Düngen, P., Greiner, M., Böhm, K.-H., Spanos, I., Huang, X., Auer, A. A., et al. (2018). Atomically dispersed vanadium oxides on multiwalled carbon nanotubes via atomic layer deposition: A multiparameter optimization. Journal of Vacuum Science and Technology A, 36(1): 01A126. doi:10.1116/1.5006783.

Cite as: https://hdl.handle.net/21.11116/0000-0000-3BC0-5

Abstract

The focus of the present work is to investigate the bonding characteristics of vanadium oxide species to different oxygen functional groups on multiwalled carbon nanotubes (MWCNT). Atomic layer deposition (ALD) was used to deposit atomically dispersed vanadium oxide species on MWCNT. To generate atomically dispersed vanadium, only one ALD cycle was applied for the deposition of vanadium. The MWCNT functional groups that are involved in the deposition process were identified by thermal analysis and grafting experiments.
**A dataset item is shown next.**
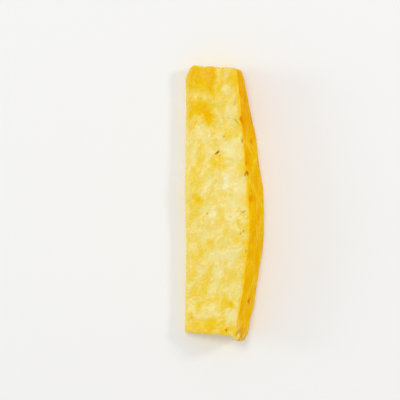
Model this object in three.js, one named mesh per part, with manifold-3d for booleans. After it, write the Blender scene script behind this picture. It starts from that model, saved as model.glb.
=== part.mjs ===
// A spear of fresh pineapple: a long wedge, cut lengthwise from a fruit that was peeled and cored first.
// It lies on one of its two cut faces, with the other one sloping down towards the core.
// Millimetres. X runs from the core to the peeled side, Y along the fruit to its crown end, and Z up.
// The origin is the middle of the footprint, at the level of the table.
//
// The wedge is a box that is bent round the fruit's axis. Its three box coordinates run from -1 to 1:
// "out" from the core to the peeled side, "along" from the stem end to the crown end, and "up" from the
// cut face that it lies on to the cut face that shows.

import * as THREE from "three";
import { mergeVertices } from "three/addons/utils/BufferGeometryUtils.js";
import Module from "manifold-3d";

const { clamp, degToRad, lerp } = THREE.MathUtils;
const TURN = 2 * Math.PI;

// The fruit, peeled and cored
const CORE_RADIUS = 12;
const WAIST_RADIUS = 46; // at its thickest
const WAIST_AT = -0.14; // where that is, as a share of the half length
const STEM_DROP = 7.4; // how much slimmer it is at the stem end
const STEM_CURVE = 1.5; // 1 would be a cone, and 2 a round barrel
const CROWN_DROP = { low: 11.2, high: 6.6 }; // the same at the crown end, along the lower and the upper edge
const CROWN_CURVE = { low: 1.7, high: 1.15 };

// The spear
const LENGTH = 119.5; // between the two end cuts, before they wander
const WEDGE_ANGLE = degToRad(32.5);
const EDGE_ROUND = 0.9; // of the long edges and the ends' edges

// The crown end, cut through round lobes of flesh
const CROWN_LOBE = { pitch: 8.1, start: 13.2, depth: 0.8 };
const CROWN_SLOPE = 0.083; // how far it falls back, for each millimetre outwards
const CROWN_LEVEL = 20; // the distance from the axis where the slope starts from nothing
const CROWN_CORNER = { radius: 16.5, rounding: 0.3 }; // the core corner, worn round inside that radius

// The stem end, with a torn lip along the peeled side
const STEM_SLOPE = 0.03; // how far it reaches out, for each millimetre outwards
const STEM_LEVEL = 34;
const STEM_LIP = { reach: 2.8, up: 0.7, thick: 2.3, above: 2.4, below: 13 };
const END_PULL = 6; // a high power: only the last stretch of the spear moves with the end cuts

// The relief of the upper cut face: where the knife wandered, and the fruit's flower segments
const KNIFE_WAVES = [
  { height: 0.4, along: 69, out: 160, start: 0.1 },
  { height: 0.22, along: 33, out: -57, start: 0.4 },
];
const SEGMENT = { pitch: 9.4, rise: 0.35, depth: 0.32, bend: 2, bend_out: 38, bend_along: 107 };
const SEGMENT_PATCH = { along: 53, out: 44 }; // how far apart the places are where the segments show

// The relief of the peeled side and of the core side
const PEEL_WAVE = { height: 0.2, along: 26, round: 31 };
const EYE_DIMPLE = { depth: 0.45, radius: 3 };
const CORE_RIB = { height: 0.22, pitch: 2.9, slant: 57 };

// The eyes that the peeling left, as a lattice on the peeled side
const EYE_ROW = 8.8; // from one row of eyes to the next
const EYE_COLUMN = 9; // from one column to the next: each row fills every second column
const EYE_STRAY = 1.4; // how far an eye sits from its place in the lattice
const EYE_MISSING = 0.3; // the share of them that the knife took off whole
const EYE_SIZE = [3.2, 2.2, 1.3]; // along the fruit, round it, and how deep
const EYE_SPREAD = 0.3; // how much larger or smaller an eye can be

// Seed hollows that the upper cut face opens: from the fruit's axis, along the fruit, and their length,
// width, depth and turn in degrees
const SEED_HOLLOWS = [
  { from_axis: 29.4, along: 21.8, size: [3.2, 1.6, 1.5], turn: 60 },
  { from_axis: 43.2, along: -13.4, size: [2.2, 1.5, 1.2], turn: 40 },
  { from_axis: 41.5, along: -14.5, size: [1.8, 1.3, 1], turn: 50 },
  { from_axis: 38.6, along: 43.9, size: [2.6, 1.6, 1], turn: 20 },
  { from_axis: 39.4, along: 34.6, size: [3.4, 1, 0.9], turn: -45 },
  { from_axis: 42, along: 26.7, size: [2.6, 2, 1.4], turn: 10 },
  { from_axis: 44.5, along: 11.9, size: [3.6, 2.2, 1.8], turn: 0 },
  { from_axis: 44.2, along: -22.4, size: [2.2, 1.6, 1.2], turn: 20 },
  { from_axis: 33.9, along: -57.5, size: [2.4, 1.8, 1.2], turn: 0 },
];

// How finely the box is divided
const CUTS_OUT = 14;
const CUTS_ALONG = 58;
const CUTS_UP = 9;
const EDGE_CROWDING = 0.8; // 0 spaces the cuts evenly, and 1 crowds them fully at the edges
const HOLLOW_SIDES = 7;
const HOLLOW_RINGS = 6;
const SAME_POINT = 1e-5; // points closer than this are one

// A number from 0 to 1 that looks drawn by chance, and is the same each time for the same seed.
function chance(seed) {
  const wild = Math.sin(seed * 12.9898 + 4.1) * 43758.5453;
  return wild - Math.floor(wild);
}

// Moves evenly spaced cuts closer together towards both edges of a face.
function crowd(share) {
  const quarter = (Math.PI / 2) * EDGE_CROWDING;
  return Math.sin(share * quarter) / Math.sin(quarter);
}

// A row of round lobes with sharp creases between them, from 0 in a crease to 1 on a lobe.
const lobes = (distance, pitch) => Math.abs(Math.sin((Math.PI * distance) / pitch));

// The peeled fruit's radius.
function peeledRadius(along, up) {
  if (along < WAIST_AT) {
    const way = (WAIST_AT - along) / (WAIST_AT + 1);
    return WAIST_RADIUS - STEM_DROP * way ** STEM_CURVE;
  }
  const way = (along - WAIST_AT) / (1 - WAIST_AT);
  const height = (up + 1) / 2;
  const drop = lerp(CROWN_DROP.low, CROWN_DROP.high, height);
  return WAIST_RADIUS - drop * way ** lerp(CROWN_CURVE.low, CROWN_CURVE.high, height);
}

// The eyes' places on the peeled side: arc from the lower edge, y along the fruit, and their size.
function eyeLattice() {
  const eyes = [];
  const rows = Math.floor(LENGTH / EYE_ROW);
  for (let row = 0; row < rows; row++) {
    const y = (row + 0.5 - rows / 2) * EYE_ROW;
    const first = row % 2 === 0 ? 0.5 : 1.5;
    const wide = peeledRadius((2 * y) / LENGTH, 0) * WEDGE_ANGLE;
    for (let arc = first * EYE_COLUMN; arc < wide; arc += 2 * EYE_COLUMN) {
      const seed = 10 * row + arc;
      if (chance(seed) < EYE_MISSING) continue;
      const stray = (shift) => EYE_STRAY * (2 * chance(seed + shift) - 1);
      const scale = 1 + EYE_SPREAD * (2 * chance(seed + 3) - 1);
      eyes.push({ arc: arc + stray(1), y: y + stray(2), scale });
    }
  }
  return eyes;
}
const EYES = eyeLattice();

// How far the upper cut face stands out, at a distance from the axis and a place along the fruit.
function cutRelief(fromAxis, y) {
  let relief = 0;
  for (const { height, along, out, start } of KNIFE_WAVES) {
    relief += height * Math.sin(TURN * (y / along + fromAxis / out + start));
  }
  const { pitch, rise, depth, bend, bend_out, bend_along } = SEGMENT;
  const swing = bend * Math.sin(TURN * (fromAxis / bend_out + y / bend_along));
  const climbed = y - rise * (fromAxis - CORE_RADIUS) + swing;
  const patch = Math.sin(TURN * (y / SEGMENT_PATCH.along + fromAxis / SEGMENT_PATCH.out));
  return relief + (depth * (1 + patch) * (lobes(climbed, pitch) - 0.6)) / 2;
}

// How far the peeled side stands out, with a shallow dimple round each eye.
function peelRelief(arc, y) {
  const away = EYES.map((eye) => Math.hypot(arc - eye.arc, y - eye.y));
  const dimple = Math.exp(-((Math.min(...away) / EYE_DIMPLE.radius) ** 2));
  const wave = Math.sin(TURN * (y / PEEL_WAVE.along + arc / PEEL_WAVE.round));
  return PEEL_WAVE.height * wave - EYE_DIMPLE.depth * dimple;
}

// How far the core side stands out, in the ribs that the coring left.
function coreRelief(arc, y) {
  return CORE_RIB.height * Math.sin(TURN * (arc / CORE_RIB.pitch + y / CORE_RIB.slant));
}

// How far the crown end reaches past the plain end cut.
function crownReach(fromAxis) {
  const lobe = CROWN_LOBE.depth * lobes(fromAxis - CROWN_LOBE.start, CROWN_LOBE.pitch);
  const corner = Math.max(0, CROWN_CORNER.radius - fromAxis);
  return lobe - CROWN_SLOPE * (fromAxis - CROWN_LEVEL) - CROWN_CORNER.rounding * corner ** 2;
}

// How far the stem end reaches past the plain end cut.
function stemReach(fromAxis, up) {
  const inwards = (peeledRadius(-1, up) - fromAxis) / STEM_LIP.thick;
  const round = ((up - STEM_LIP.up) * fromAxis * WEDGE_ANGLE) / 2;
  const sideways = round / (round > 0 ? STEM_LIP.above : STEM_LIP.below);
  const lip = STEM_LIP.reach * Math.exp(-(inwards ** 2) - sideways ** 2);
  return STEM_SLOPE * (fromAxis - STEM_LEVEL) + lip;
}

// Carries a point of the box to its place on the spear.
function placeOnSpear(out, along, up) {
  const outer = peeledRadius(along, up);
  const middle = (outer + CORE_RADIUS) / 2;
  const halfOut = (outer - CORE_RADIUS) / 2;
  const fromAxis = middle + out * halfOut;
  const halfUp = (fromAxis * WEDGE_ANGLE) / 2;

  // The box in millimetres, its edges rounded
  const half = new THREE.Vector3(halfOut, LENGTH / 2, halfUp);
  const at = new THREE.Vector3(out, along, up).multiply(half);
  const inner = half.clone().subScalar(EDGE_ROUND);
  const kept = at.clone().clamp(inner.clone().negate(), inner);
  const outward = at.clone().sub(kept).normalize();
  at.copy(kept).addScaledVector(outward, EDGE_ROUND);

  // The relief of each face counts as far as the point faces that way; the face below stays flat
  const radius = middle + at.x;
  const arc = at.z + halfUp;
  let relief = 0;
  if (outward.z > 0) relief += outward.z ** 2 * cutRelief(radius, at.y);
  if (outward.x > 0) relief += outward.x ** 2 * peelRelief(arc, at.y);
  if (outward.x < 0) relief += outward.x ** 2 * coreRelief(arc, at.y);
  at.addScaledVector(outward, relief);

  // The end cuts carry the last stretch of the spear with them
  const reach = along > 0 ? crownReach(radius) : -stemReach(radius, up);
  const y = at.y + Math.abs(along) ** END_PULL * reach;

  // The bend round the fruit's axis
  const angle = clamp(WEDGE_ANGLE / 2 + at.z / fromAxis, 0, Math.PI);
  const r = middle + at.x;
  return [r * Math.cos(angle), y, r * Math.sin(angle)];
}

// A geometry with positions alone, its shared points joined.
function merged(geometry) {
  geometry.deleteAttribute("normal");
  geometry.deleteAttribute("uv");
  return mergeVertices(geometry, SAME_POINT);
}

// The wedge, as a finely divided box with each point carried to its place.
function wedgeGeometry() {
  const wedge = merged(new THREE.BoxGeometry(2, 2, 2, CUTS_OUT, CUTS_ALONG, CUTS_UP));
  const point = wedge.attributes.position;
  for (let i = 0; i < point.count; i++) {
    const place = placeOnSpear(crowd(point.getX(i)), crowd(point.getY(i)), crowd(point.getZ(i)));
    point.setXYZ(i, ...place);
  }
  return wedge;
}

// A small hollow, sunk in a face at an angle round the fruit: size is its length, width and depth.
function hollowGeometry(fromAxis, y, angle, facing, size, turn) {
  const egg = merged(new THREE.SphereGeometry(1, HOLLOW_SIDES, HOLLOW_RINGS));
  egg.scale(size[1] / 2, size[0] / 2, size[2]);
  egg.rotateZ(-degToRad(turn));
  egg.rotateY(Math.PI / 2 - facing);
  egg.translate(fromAxis * Math.cos(angle), y, fromAxis * Math.sin(angle));
  return egg;
}

// The hollows that the upper cut face opens.
function seedHollows() {
  const facing = WEDGE_ANGLE + Math.PI / 2;
  return SEED_HOLLOWS.map((hollow) => {
    return hollowGeometry(hollow.from_axis, hollow.along, WEDGE_ANGLE, facing, hollow.size, hollow.turn);
  });
}

// The eyes that the peeled side still shows.
function eyeHollows() {
  return EYES.map(({ arc, y, scale }) => {
    const radius = peeledRadius((2 * y) / LENGTH, 0);
    const size = EYE_SIZE.map((length) => length * scale);
    return hollowGeometry(radius, y, arc / radius, arc / radius, size, 0);
  });
}

const wasm = await Module();
wasm.setup();

function solidOf(geometry) {
  const vertProperties = new Float32Array(geometry.attributes.position.array);
  const triVerts = new Uint32Array(geometry.index.array);
  return new wasm.Manifold(new wasm.Mesh({ numProp: 3, vertProperties, triVerts }));
}

function geometryOf(solid) {
  const mesh = solid.getMesh();
  const geometry = new THREE.BufferGeometry();
  geometry.setAttribute("position", new THREE.BufferAttribute(mesh.vertProperties, 3));
  geometry.setIndex(new THREE.BufferAttribute(mesh.triVerts, 1));
  return geometry;
}

// The wedge with its hollows, moved so that the origin is the middle of its footprint.
function spearGeometry() {
  const hollows = [...seedHollows(), ...eyeHollows()].map(solidOf);
  const whole = hollows.reduce((rest, hollow) => rest.subtract(hollow), solidOf(wedgeGeometry()));
  const geometry = geometryOf(whole);
  geometry.computeBoundingBox();
  const { min, max } = geometry.boundingBox;
  geometry.translate(-(min.x + max.x) / 2, -(min.y + max.y) / 2, -min.z);
  geometry.computeVertexNormals();
  return geometry;
}

const flesh = new THREE.MeshStandardMaterial({ color: 0xf2db7c, roughness: 0.42, metalness: 0 });
const spear = new THREE.Mesh(spearGeometry(), flesh);
spear.name = "pineapple_spear";

const part = new THREE.Group();
part.add(spear);

export default part;
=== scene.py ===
# %% [markdown]
# # A spear of fresh pineapple
# A spear is a long wedge, cut lengthwise from a pineapple that was peeled and cored first. This one lies
# on one of its two cut faces. The picture looks straight down on the other cut face, which slopes to the
# core side, and on the golden peeled side to the right of it.
# The solid that we load holds the spear's plain form at its real size. Here the same form is built with
# far more points, so that it can carry fibres, small holes and torn flesh. Painting the solid alone would
# be quicker, but close up it would look as smooth as wax.

import math
from itertools import product

import bpy
import numpy as np
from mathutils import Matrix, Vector


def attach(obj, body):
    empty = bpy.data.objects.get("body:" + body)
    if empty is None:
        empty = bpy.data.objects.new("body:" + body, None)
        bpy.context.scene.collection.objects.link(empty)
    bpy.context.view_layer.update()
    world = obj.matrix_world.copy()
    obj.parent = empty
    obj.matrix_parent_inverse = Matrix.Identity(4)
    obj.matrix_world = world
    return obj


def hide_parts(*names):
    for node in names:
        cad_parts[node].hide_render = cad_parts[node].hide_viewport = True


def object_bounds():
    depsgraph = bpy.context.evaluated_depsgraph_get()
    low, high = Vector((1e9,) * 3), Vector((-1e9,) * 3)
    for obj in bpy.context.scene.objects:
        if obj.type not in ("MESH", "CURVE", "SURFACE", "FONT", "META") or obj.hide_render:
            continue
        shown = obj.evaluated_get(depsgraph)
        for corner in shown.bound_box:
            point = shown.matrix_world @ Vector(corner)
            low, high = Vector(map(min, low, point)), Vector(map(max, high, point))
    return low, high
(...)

A variety of ALD process parameters were tested, and revealed that purging times between dosing of vanadium precursor and dosing of water as coreactant had a strong influence on the ratio of vanadium species that are physisorbed or chemisorbed to the MWCNT. The ALD process parameters were optimized to focus on the immobilization of the vanadium due to a chemical bond between vanadium species and MWCNT. Because of the direct correlation between catalytic stability and immobility of the vanadium species, the importance of knowledge about the influence of the ALD parameter onto the bond formation is essential. Raman spectroscopy and high resolution scanning transmission electron microscopy images were used to prove the single site structure of the vanadium oxide.